*Given task*. Which lines below fall between the one containing "make_doors()" and the one containing "if empty is"? Repeat them exactly, counting both of those lines, and add nothing else.

*Recorded data*.
----

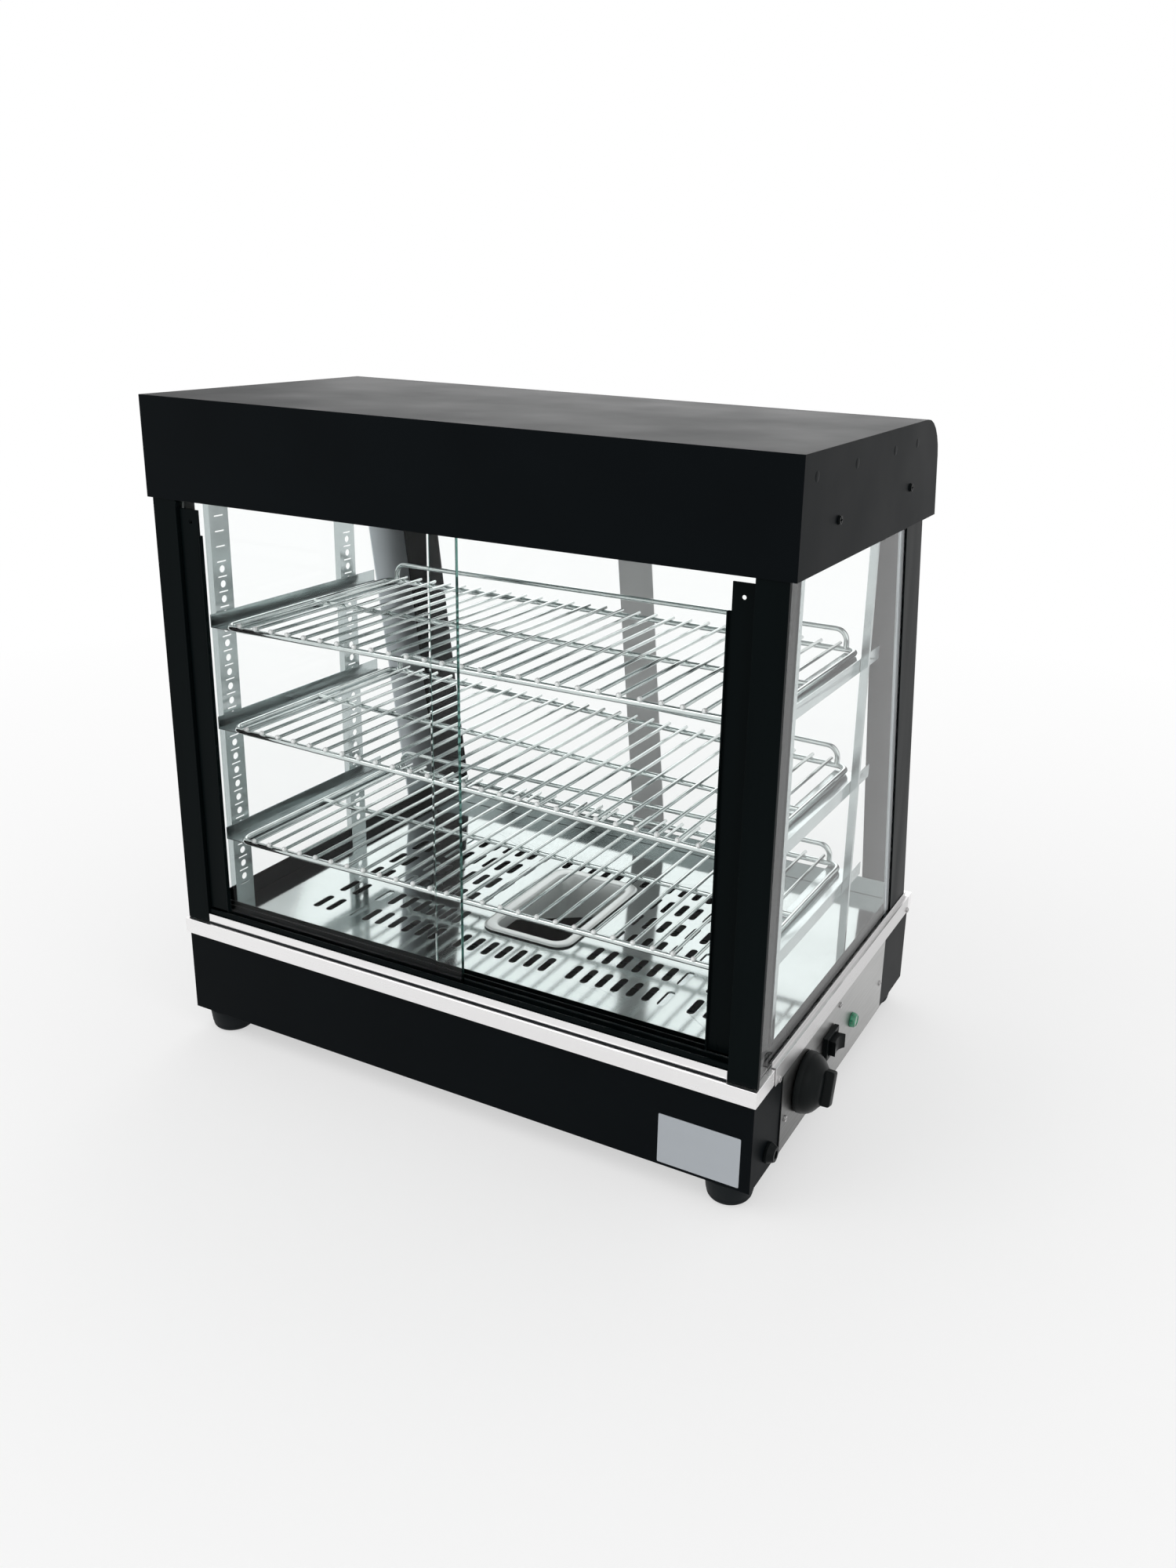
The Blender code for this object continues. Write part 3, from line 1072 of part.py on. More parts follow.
def make_rocker_switch():
    """Housing with a bezel and a pocket, and the key that rocks in it."""
    half_y = SWITCH_WIDTH / 2
    half_z = SWITCH_HEIGHT / 2
    front = PANEL_FACE + GAP
    bezel = box_between((front, front + SWITCH_BEZEL), (SWITCH_Y - half_y, SWITCH_Y + half_y),
                        (SWITCH_Z - half_z, SWITCH_Z + half_z))
    body_y = half_y - SWITCH_BODY_MARGIN
    body_z = half_z - SWITCH_BODY_MARGIN
    body = box_between((front - SWITCH_BODY_DEPTH, front + SWITCH_BEZEL / 2),
                       (SWITCH_Y - body_y, SWITCH_Y + body_y), (SWITCH_Z - body_z, SWITCH_Z + body_z))
    pocket_y = body_y - SWITCH_WALL
    pocket_z = body_z - SWITCH_WALL
    pocket = box_between((front - ROCKER_POCKET_DEPTH, front + CUT), (SWITCH_Y - pocket_y, SWITCH_Y + pocket_y),
                         (SWITCH_Z - pocket_z, SWITCH_Z + pocket_z))
    as_part("switch_housing", cut(join(bezel, body), pocket), BLACK_PLASTIC)

    axis = axis_empty("rocker_axis", (PANEL_FACE - ROCKER_AXLE_DEPTH, SWITCH_Y, SWITCH_Z))
    face = front + SWITCH_BEZEL
    key_z = pocket_z - ROCKER_CLEARANCE
    key_y = pocket_y - ROCKER_CLEARANCE
    back = PANEL_FACE - ROCKER_AXLE_DEPTH - ROCKER_DEPTH
    foot_y = key_y * ROCKER_FOOT_SHARE
    near_y = SWITCH_Y - key_y * ROCKER_NEAR_SHARE
    far_y = SWITCH_Y + key_y * ROCKER_FAR_SHARE
    outline = [(back, SWITCH_Y - foot_y), (face + ROCKER_NEAR_RAISE, near_y),
               (face + ROCKER_MIDDLE_RAISE, SWITCH_Y), (face + ROCKER_FAR_RAISE, far_y), (back, SWITCH_Y + foot_y)]
    key = prism([outline], "Z", SWITCH_Z - key_z, SWITCH_Z + key_z)
    as_part("rocker_key", key, BLACK_PLASTIC, axis)


def make_pilot_lamp():
    lens = [(0, PILOT_HEIGHT)]
    lens += [(PILOT_RADIUS * across, PILOT_HEIGHT * up) for across, up in PILOT_DOME_SHARES]
    lens += [(PILOT_RADIUS, GAP), (PILOT_STEM_RADIUS, GAP), (PILOT_STEM_RADIUS, -PILOT_STEM_DEPTH),
             (0, -PILOT_STEM_DEPTH)]
    as_part("pilot_lens", turned(lens, PILOT_SEGMENTS, (PANEL_FACE, PILOT_Y, PILOT_Z), "X"), GREEN_LENS)
    top = -PANEL_SHEET - GAP
    bottom = top - PILOT_BODY_DEPTH
    cup = PILOT_STEM_RADIUS + GAP
    cup_floor = -PILOT_STEM_DEPTH - GAP
    body = [(0, cup_floor), (cup, cup_floor), (cup, top), (PILOT_BODY_RADIUS, top), (PILOT_BODY_RADIUS, bottom),
            (0, bottom)]
    as_part("pilot_body", turned(body, PILOT_SEGMENTS, (PANEL_FACE, PILOT_Y, PILOT_Z), "X"), BLACK_PLASTIC)


def make_cable_gland():
    """Cable entry near the front corner of the control end, with its nut inside."""
    wall = -BASE_SHEET - GAP
    bore = GLAND_BORE_RADIUS
    nut_end = wall - GLAND_NUT_DEPTH
    profile = [(bore, GLAND_HEIGHT), (GLAND_TOP_RADIUS, GLAND_HEIGHT), (GLAND_RADIUS, GLAND_SHOULDER),
               (GLAND_RADIUS, GAP), (GLAND_STEM_RADIUS, GAP), (GLAND_STEM_RADIUS, wall),
               (GLAND_NUT_RADIUS, wall), (GLAND_NUT_RADIUS, nut_end), (GLAND_STEM_RADIUS, nut_end),
               (GLAND_STEM_RADIUS, -GLAND_STEM_DEPTH), (bore, -GLAND_STEM_DEPTH), (bore, GLAND_HEIGHT)]
    gland = turned(profile, GLAND_SEGMENTS, (BASE_HALF, GLAND_Y, GLAND_Z), "X")
    as_part("cable_gland", gland, BLACK_PLASTIC)


def make_heater():
    """A bent tube heater under the floor, round the pan, in two hangers."""
    z = FLOOR_TOP - HEATER_DROP
    left = -HALF_WIDTH + HEATER_SIDE_INSET
    right = HALF_WIDTH - HEATER_TAIL_INSET
    radius = HEATER_CORNER
    path = [(right, HEATER_FRONT)]
    path += arc((left + radius, HEATER_FRONT + radius), radius, 270, 180, HEATER_CORNER_STEPS)
    path += arc((left + radius, HEATER_BACK - radius), radius, 180, 90, HEATER_CORNER_STEPS)
    path += [(right, HEATER_BACK)]
    as_part("heating_element", tube([(x, y, z) for x, y in path], HEATER_RADIUS, 2), HEATER_STEEL)
    top = FLOOR_TOP - TRAY_SHEET - GAP
    reach = HEATER_RADIUS + GAP
    low = z - HEATER_RADIUS - GAP - HANGER_SHEET
    front_out = HEATER_FRONT - reach - HANGER_SHEET
    back_out = HEATER_BACK + reach + HANGER_SHEET
    front_hook = HEATER_FRONT + HANGER_HOOK
    back_hook = HEATER_BACK - HANGER_HOOK
    hook_top = low + HANGER_SHEET
    bar_under = top - HANGER_SHEET
    front_in = front_out + HANGER_SHEET
    back_in = back_out - HANGER_SHEET
    outline = [(front_out, low), (front_hook, low), (front_hook, hook_top), (front_in, hook_top),
               (front_in, bar_under), (back_in, bar_under), (back_in, hook_top), (back_hook, hook_top),
               (back_hook, low), (back_out, low), (back_out, top), (front_out, top)]
    for side, sign in sides():
        x = sign * HANGER_OFFSET
        hanger = prism([outline], "X", x - HANGER_WIDTH / 2, x + HANGER_WIDTH / 2)
        as_part(f"heater_hanger_{side}", hanger, STAINLESS)


def make_terminal_block():
    right = HALF_WIDTH - BLOCK_INSET
    floor = BASE_PLATE_Z + BASE_SHEET + GAP
    body = box_between((right - BLOCK_WIDTH, right), (BLOCK_Y, BLOCK_Y + BLOCK_LENGTH),
                       (floor, floor + BLOCK_HEIGHT))
    pitch = BLOCK_LENGTH / BLOCK_WAYS
    wells = []
    for index in range(BLOCK_WAYS):
        centre = (right - BLOCK_WIDTH / 2, BLOCK_Y + pitch * (index + 1 / 2))
        circle = arc(centre, BLOCK_SCREW_RADIUS, 0, 315, 7)
        wells.append(prism([circle], "Z", floor + BLOCK_HEIGHT - BLOCK_SCREW_DEPTH, floor + BLOCK_HEIGHT + CUT))
    as_part("terminal_block", cut(body, merged(wells)), CERAMIC)


def make_lamp():
    """A tube lamp under the ceiling panel, between the two sockets of its batten."""
    z = CEILING_UNDER - LAMP_DROP
    half = LAMP_LENGTH / 2
    lamp = turned([(0, half), (LAMP_RADIUS, half), (LAMP_RADIUS, -half), (0, -half)], LAMP_SEGMENTS,
                  (0, LAMP_Y, z), "X")
    as_part("lamp_tube", lamp, OPAL_GLASS)
    top = INSIDE_TOP
    width = (LAMP_Y - BATTEN_WIDTH / 2, LAMP_Y + BATTEN_WIDTH / 2)
    reach = half + GAP + SOCKET_LENGTH
    face = half + GAP
    low = top - SOCKET_HEIGHT
    batten = top - BATTEN_HEIGHT
    outline = [(-reach, low), (-face, low), (-face, batten), (face, batten), (face, low), (reach, low),
               (reach, top), (-reach, top)]
    as_part("lamp_holder", prism([outline], "Y", *width), CERAMIC)


def make_water_pan():
    """Round-cornered pan that hangs by its rim in the floor's cut-out and lifts straight up."""
    lift = axis_empty("water_pan_lift", (PUNCHING_OFFSET, PAN_CENTRE_Y, FLOOR_TOP + GAP))
    rim_under = FLOOR_TOP + GAP
    rim_top = rim_under + PAN_RIM_HEIGHT
    bottom = rim_top - PAN_DEPTH
    rim = prism([pan_outline(0)], "Z", rim_under, rim_top)
    wall = PAN_RIM + PAN_SHEET
    middle = rim_under + PAN_RIM_HEIGHT / 2
    well = tapered(pan_outline(PAN_RIM), pan_outline(PAN_RIM + PAN_TAPER), middle, bottom)
    hollow = tapered(pan_outline(wall), pan_outline(wall + PAN_TAPER), rim_top + CUT, bottom + PAN_SHEET)
    as_part("water_pan", cut(join(rim, well), hollow), MIRROR_STEEL, lift)


def tapered(top_outline, bottom_outline, top, bottom):
    """A solid between two like outlines at two heights."""
    bm = bmesh.new()
    rings = []
    for outline, height in ((bottom_outline, bottom), (top_outline, top)):
        rings.append([bm.verts.new((x, y, height)) for x, y in outline])
    loops = []
    for points in rings:
        loops += [bm.edges.new((points[index - 1], points[index])) for index in range(len(points))]
        bm.faces.new(points)
    bmesh.ops.bridge_loops(bm, edges=loops)
    bmesh.ops.recalc_face_normals(bm, faces=bm.faces)
    return mesh_from(bm)


def shade_round_parts():
    for part in PARTS.objects:
        if part.type == "MESH":
            part.data.shade_smooth()
            part.data.set_sharp_from_angle(angle=math.radians(35))


def main():
    make_feet()
    make_base_shell()
    make_base_bottom()
    make_floor_tray()
    make_chamber_surround()
    make_base_rim()
    make_side_sills()
    make_door_sill()
    make_front_posts()
    make_side_glass()
    make_customer_posts()
    make_glass_retainers()
    make_customer_glass()
    make_canopy()
    make_door_tracks()
    make_doors()
    make_shelf_strips()
    make_shelf_rails()
    make_wire_shelves()
    make_control_panel()
    make_thermostat()
    make_rocker_switch()
    make_pilot_lamp()
    make_cable_gland()
    make_heater()
    make_terminal_block()
    make_lamp()
    make_water_pan()
    shade_round_parts()


main()
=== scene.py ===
"""Looks of the heated display case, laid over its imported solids."""

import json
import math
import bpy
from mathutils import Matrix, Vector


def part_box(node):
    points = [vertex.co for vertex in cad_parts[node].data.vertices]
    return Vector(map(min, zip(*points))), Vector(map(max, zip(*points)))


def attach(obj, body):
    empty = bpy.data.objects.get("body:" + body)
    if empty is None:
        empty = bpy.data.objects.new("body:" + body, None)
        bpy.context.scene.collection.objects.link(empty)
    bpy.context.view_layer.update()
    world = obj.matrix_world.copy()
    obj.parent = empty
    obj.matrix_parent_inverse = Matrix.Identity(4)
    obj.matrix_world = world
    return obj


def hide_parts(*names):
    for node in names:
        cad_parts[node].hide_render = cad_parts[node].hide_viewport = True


bl_info = {
    "name": "Heated display case",
    "version": (1, 0, 0),
    "blender": (4, 5, 0),
    "location": "3D View > Sidebar > Display case",
    "description": "Builds the finishes and fine pieces of a counter-top heated display case",
    "category": "Add Mesh",
}

import bmesh
import bpy
from bpy.props import FloatProperty, FloatVectorProperty, IntProperty, PointerProperty
from mathutils import Matrix, Vector

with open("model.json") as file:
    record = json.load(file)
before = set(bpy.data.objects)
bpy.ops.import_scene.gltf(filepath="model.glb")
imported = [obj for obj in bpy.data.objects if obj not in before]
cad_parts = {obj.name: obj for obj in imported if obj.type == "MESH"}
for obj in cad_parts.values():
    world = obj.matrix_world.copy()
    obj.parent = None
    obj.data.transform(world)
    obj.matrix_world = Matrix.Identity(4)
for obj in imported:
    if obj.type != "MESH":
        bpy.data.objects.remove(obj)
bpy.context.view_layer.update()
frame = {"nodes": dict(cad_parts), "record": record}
NODES = frame["nodes"]

RIM_LOW, RIM_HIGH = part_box("base_rim")
ORIGIN = Vector(((RIM_LOW.x + RIM_HIGH.x) / 2, RIM_LOW.y, 0.0))    # trim's middle, at its front edge
MILLIMETRE = 0.001
SIDES = (("left", -1), ("right", 1))
SHELVES = ("top", "middle", "bottom")


def local_box(node):
    """A node's lowest and highest corner from the trim's middle front."""
    low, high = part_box(node)
    return low - ORIGIN, high - ORIGIN


def colour_of(name, default, description):
    return FloatVectorProperty(name=name, description=description, default=default, subtype="COLOR", size=3,
                               min=0.0, max=1.0)


def length_of(name, default, description):
    return FloatProperty(name=name, description=description, default=default, unit="LENGTH", precision=5)


class CaseColours(bpy.types.PropertyGroup):
    """Colours of the finishes."""
    black_coat: colour_of("Black coat", (0.0028, 0.0042, 0.0052), "Powder coat of the canopy and base")
    black_profile: colour_of("Black profile", (0.0022, 0.0042, 0.0046), "Posts, tracks and door pulls")
    trim_steel: colour_of("Trim steel", (0.93, 0.92, 0.92), "Brushed stainless trim round the base")
    panel_steel: colour_of("Panel steel", (0.42, 0.42, 0.415), "Brushed stainless control panel")
    chamber_steel: colour_of("Chamber steel", (0.50, 0.55, 0.55), "Bright stainless inside the chamber")
    floor_steel: colour_of("Floor steel", (0.42, 0.46, 0.455), "Mirror-bright plate of the floor tray")
    wire_chrome: colour_of("Wire chrome", (0.62, 0.67, 0.66), "Chromed shelf wire")
    bare_aluminium: colour_of("Bare aluminium", (0.62, 0.67, 0.70), "Inner strips behind the side glass")
    pane_tint: colour_of("Pane tint", (0.985, 0.994, 0.992), "Glass seen through its face")
    pane_edge: colour_of("Pane edge", (0.02, 0.075, 0.06), "Glass seen through its edge")
    strip_grey: colour_of("Strip grey", (0.60, 0.60, 0.60), "Pale strip on the customer glass")
    moulded_black: colour_of("Moulded black", (0.0040, 0.0056, 0.0058), "Knob, switch and lamp body")
    rubber_black: colour_of("Rubber black", (0.0070, 0.0095, 0.0110), "Feet")
    lens_green: colour_of("Lens green", (0.004, 0.30, 0.14), "Pilot lamp lens")
    floor_pale: colour_of("Floor", (0.92, 0.92, 0.92), "Floor under the case")


class CaseSizes(bpy.types.PropertyGroup):
    """Sizes of the fine pieces."""
    frame_rod: length_of("Shelf rod", 0.0060, "Diameter of a shelf's frame rods")
    cross_wire: length_of("Cross wire", 0.0036, "Diameter of a shelf's cross wires")
    wire_count: IntProperty(name="Cross wires", description="Cross wires in a shelf", default=27, min=2)
    upstand: length_of("Upstand", 0.020, "Height of the raised rod at a shelf's far edge")
    slot_length: length_of("Slot length", 0.030, "Floor slot, front to back")
    slot_width: length_of("Slot width", 0.0080, "Floor slot, side to side")
    hole: length_of("Strip hole", 0.0075, "Diameter of the shelf strips' holes")
    screw_head: length_of("Screw head", 0.0062, "Diameter of the case's screw heads")
    knob: length_of("Knob", 0.060, "Diameter of the thermostat knob")


def colours():
    return bpy.context.scene.case_colours


def sizes():
    return bpy.context.scene.case_sizes


# Materials

def link(tree, source, output, target, socket):
    tree.links.new(source.outputs[output], target.inputs[socket])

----

*Expected output*.
    make_doors()
    make_shelf_strips()
    make_shelf_rails()
    make_wire_shelves()
    make_control_panel()
    make_thermostat()
    make_rocker_switch()
    make_pilot_lamp()
    make_cable_gland()
    make_heater()
    make_terminal_block()
    make_lamp()
    make_water_pan()
    shade_round_parts()


main()
=== scene.py ===
"""Looks of the heated display case, laid over its imported solids."""

import json
import math
import bpy
from mathutils import Matrix, Vector


def part_box(node):
    points = [vertex.co for vertex in cad_parts[node].data.vertices]
    return Vector(map(min, zip(*points))), Vector(map(max, zip(*points)))


def attach(obj, body):
    empty = bpy.data.objects.get("body:" + body)
    if empty is None:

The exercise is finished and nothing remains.